- Description of the task -
Copy all the material that follows, keeping every character the same.

- Records for the task -
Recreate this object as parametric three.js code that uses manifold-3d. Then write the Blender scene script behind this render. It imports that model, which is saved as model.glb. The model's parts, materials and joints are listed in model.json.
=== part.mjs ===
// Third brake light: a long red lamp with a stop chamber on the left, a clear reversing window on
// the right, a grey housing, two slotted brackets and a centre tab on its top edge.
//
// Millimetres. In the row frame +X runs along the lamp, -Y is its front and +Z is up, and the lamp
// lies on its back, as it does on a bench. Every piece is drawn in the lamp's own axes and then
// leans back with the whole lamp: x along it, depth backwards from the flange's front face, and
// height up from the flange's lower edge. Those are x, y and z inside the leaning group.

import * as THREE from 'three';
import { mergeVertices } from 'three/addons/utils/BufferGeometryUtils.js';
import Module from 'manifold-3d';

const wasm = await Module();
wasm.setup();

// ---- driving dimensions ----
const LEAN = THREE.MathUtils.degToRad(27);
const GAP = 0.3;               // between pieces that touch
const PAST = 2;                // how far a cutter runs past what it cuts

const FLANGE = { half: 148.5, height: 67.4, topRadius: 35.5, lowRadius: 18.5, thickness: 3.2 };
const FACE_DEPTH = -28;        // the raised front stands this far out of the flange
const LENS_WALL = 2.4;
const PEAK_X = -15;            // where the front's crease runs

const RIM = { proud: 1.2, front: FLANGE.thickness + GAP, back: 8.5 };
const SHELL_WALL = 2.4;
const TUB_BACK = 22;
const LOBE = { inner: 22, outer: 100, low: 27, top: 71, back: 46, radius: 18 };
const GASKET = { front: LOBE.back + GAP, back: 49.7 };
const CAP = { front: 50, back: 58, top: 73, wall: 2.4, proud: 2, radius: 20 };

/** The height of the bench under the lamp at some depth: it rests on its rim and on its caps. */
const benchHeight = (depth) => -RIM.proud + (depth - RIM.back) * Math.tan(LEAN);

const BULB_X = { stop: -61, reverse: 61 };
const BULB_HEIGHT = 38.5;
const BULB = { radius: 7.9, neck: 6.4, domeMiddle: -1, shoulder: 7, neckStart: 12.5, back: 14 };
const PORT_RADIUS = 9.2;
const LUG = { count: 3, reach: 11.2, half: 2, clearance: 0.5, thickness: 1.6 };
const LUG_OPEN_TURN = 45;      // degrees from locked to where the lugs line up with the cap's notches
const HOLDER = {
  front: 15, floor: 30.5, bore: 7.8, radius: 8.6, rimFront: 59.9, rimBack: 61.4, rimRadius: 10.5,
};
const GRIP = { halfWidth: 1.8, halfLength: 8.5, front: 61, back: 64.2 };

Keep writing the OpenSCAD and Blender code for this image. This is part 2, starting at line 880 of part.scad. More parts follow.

- Response to the task -
Recreate this object as parametric three.js code that uses manifold-3d. Then write the Blender scene script behind this render. It imports that model, which is saved as model.glb. The model's parts, materials and joints are listed in model.json.
=== part.mjs ===
// Third brake light: a long red lamp with a stop chamber on the left, a clear reversing window on
// the right, a grey housing, two slotted brackets and a centre tab on its top edge.
//
// Millimetres. In the row frame +X runs along the lamp, -Y is its front and +Z is up, and the lamp
// lies on its back, as it does on a bench. Every piece is drawn in the lamp's own axes and then
// leans back with the whole lamp: x along it, depth backwards from the flange's front face, and
// height up from the flange's lower edge. Those are x, y and z inside the leaning group.

import * as THREE from 'three';
import { mergeVertices } from 'three/addons/utils/BufferGeometryUtils.js';
import Module from 'manifold-3d';

const wasm = await Module();
wasm.setup();

// ---- driving dimensions ----
const LEAN = THREE.MathUtils.degToRad(27);
const GAP = 0.3;               // between pieces that touch
const PAST = 2;                // how far a cutter runs past what it cuts

const FLANGE = { half: 148.5, height: 67.4, topRadius: 35.5, lowRadius: 18.5, thickness: 3.2 };
const FACE_DEPTH = -28;        // the raised front stands this far out of the flange
const LENS_WALL = 2.4;
const PEAK_X = -15;            // where the front's crease runs

const RIM = { proud: 1.2, front: FLANGE.thickness + GAP, back: 8.5 };
const SHELL_WALL = 2.4;
const TUB_BACK = 22;
const LOBE = { inner: 22, outer: 100, low: 27, top: 71, back: 46, radius: 18 };
const GASKET = { front: LOBE.back + GAP, back: 49.7 };
const CAP = { front: 50, back: 58, top: 73, wall: 2.4, proud: 2, radius: 20 };

/** The height of the bench under the lamp at some depth: it rests on its rim and on its caps. */
const benchHeight = (depth) => -RIM.proud + (depth - RIM.back) * Math.tan(LEAN);

const BULB_X = { stop: -61, reverse: 61 };
const BULB_HEIGHT = 38.5;
const BULB = { radius: 7.9, neck: 6.4, domeMiddle: -1, shoulder: 7, neckStart: 12.5, back: 14 };
const PORT_RADIUS = 9.2;
const LUG = { count: 3, reach: 11.2, half: 2, clearance: 0.5, thickness: 1.6 };
const LUG_OPEN_TURN = 45;      // degrees from locked to where the lugs line up with the cap's notches
const HOLDER = {
  front: 15, floor: 30.5, bore: 7.8, radius: 8.6, rimFront: 59.9, rimBack: 61.4, rimRadius: 10.5,
};
const GRIP = { halfWidth: 1.8, halfLength: 8.5, front: 61, back: 64.2 };

Keep writing the OpenSCAD and Blender code for this image. This is part 2, starting at line 880 of part.scad. More parts follow.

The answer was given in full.